Araştırma ayağı ile klasik eserlerin uyarlanması ya da yeniden yazımıyla farklı fiziksel tiyatro tekniklerini harmanlamayı ve hareket odaklı bir yaklaşımı merkeze almayı amaçlayan Fiziksel Tiyatro Araştırmaları'nın yeni oyunu, tragedyaların kahramanlarını çemberin dışına alarak bilmediğimiz isimsizleri, kaybedenleri, komik duruma düşenleri ve yok sayılanları başrole taşıyor. Riskli olduğu kadar radikal bu kararın oyunun ilerleyen dakikalarla birlikte ne kadar doğru olduğu ise daha net anlaşılıyor.

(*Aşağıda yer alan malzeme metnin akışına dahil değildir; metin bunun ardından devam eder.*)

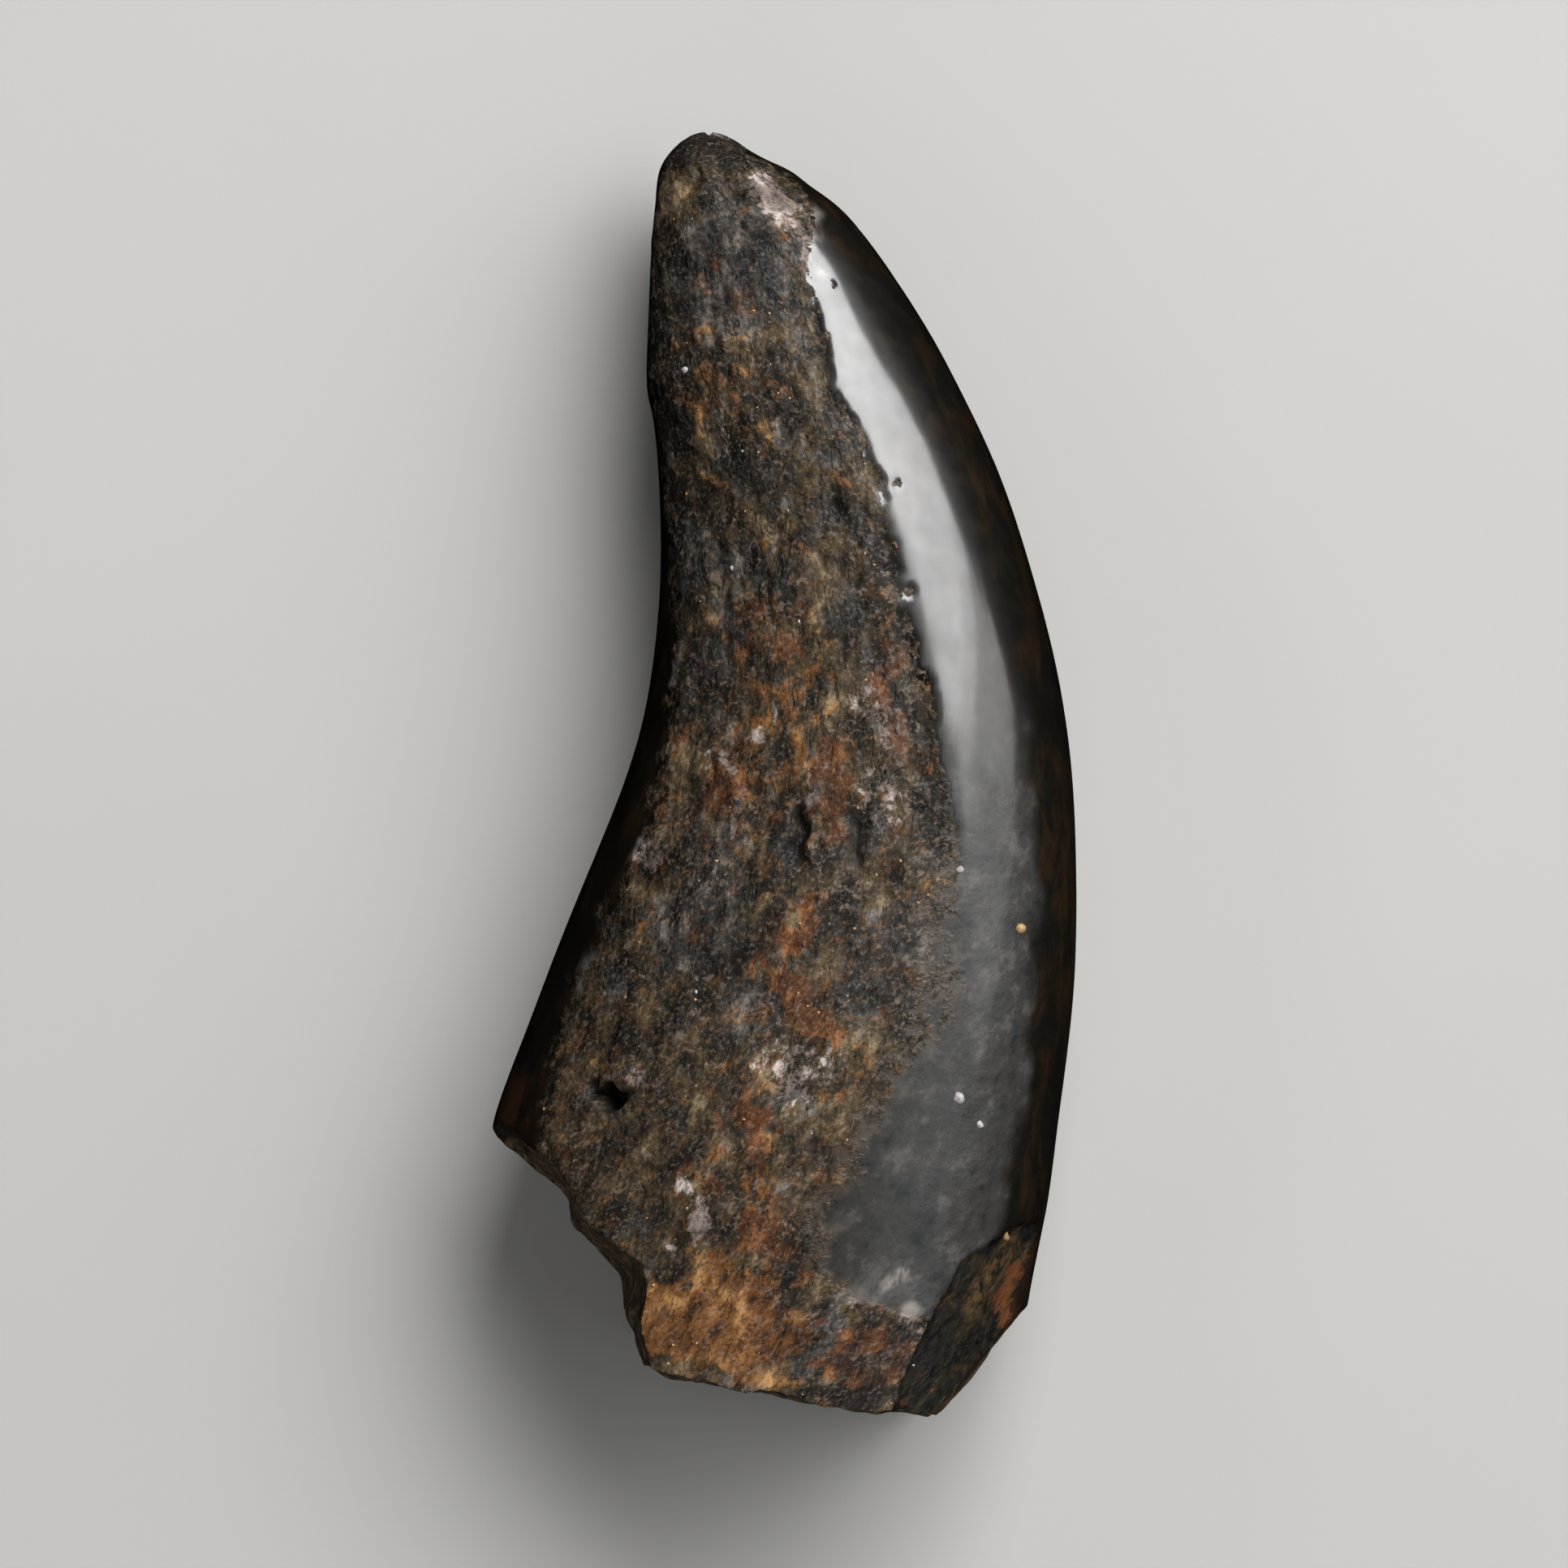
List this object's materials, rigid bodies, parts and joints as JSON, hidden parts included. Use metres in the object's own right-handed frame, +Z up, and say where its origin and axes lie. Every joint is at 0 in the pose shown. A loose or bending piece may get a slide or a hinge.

Haberci'nin merkezinde Sofokles'in üçlemesini görüyoruz ve ekibin tragedyaların isimsiz habercilerine clownesk bir bakışla yaklaşması, beraberinde "Fiziksel komedinin tüm unsurları tragedya kalıplarıyla iç içe geçse nasıl bir sahne dili oluşurdu? Tragedyaların bugüne kadar araçsallaştırdığı haberciler, ya bu defa tragedyaları araçsallaştırarak kendi hikâyelerini anlatmaya başlasalar? Ne olurdu, ne anlatırlar, başlarına ne gelirdi?" sorularına geniş bir alan açıyor. Bunun doğrultusunda anlatı şekillenirken sahnedeki üç başarılı oyuncunun varlığı, hatalarının bedelini hem kendisine hem topluma ödeten kahramanların karşısına zoraki tanıklıklarını aktaran habercileri koyup onları içinde bulundukları durumu sorgulayan, kendi kişisel tarihlerini arayan komik anlatıcılara dönüştürüyor.
Altı aya yayılan bir metin ve sahneleme araştırmasıyla ve ortak üretim tiyatrosu (devised theater) yöntemiyle Antik Yunan metinlerinden yola çıkarak yazılan oyun; insanlık tarihine, medya toplum ilişkisine de güncel bir bakış getiriyor. Böylelikle disiplinlerarası anlatı, multimedya, dans ve farklı oyunculuk yaklaşımlarını iç içe geçirerek tiyatronun anlatım olanaklarını mozaik haline getiriyor.
Bunun yanında oyunun ses, ışık, dekor ve video anlatımı konusunda teknik anlamdaki güçlü yanı ise ayrıca alkışı hak ediyor.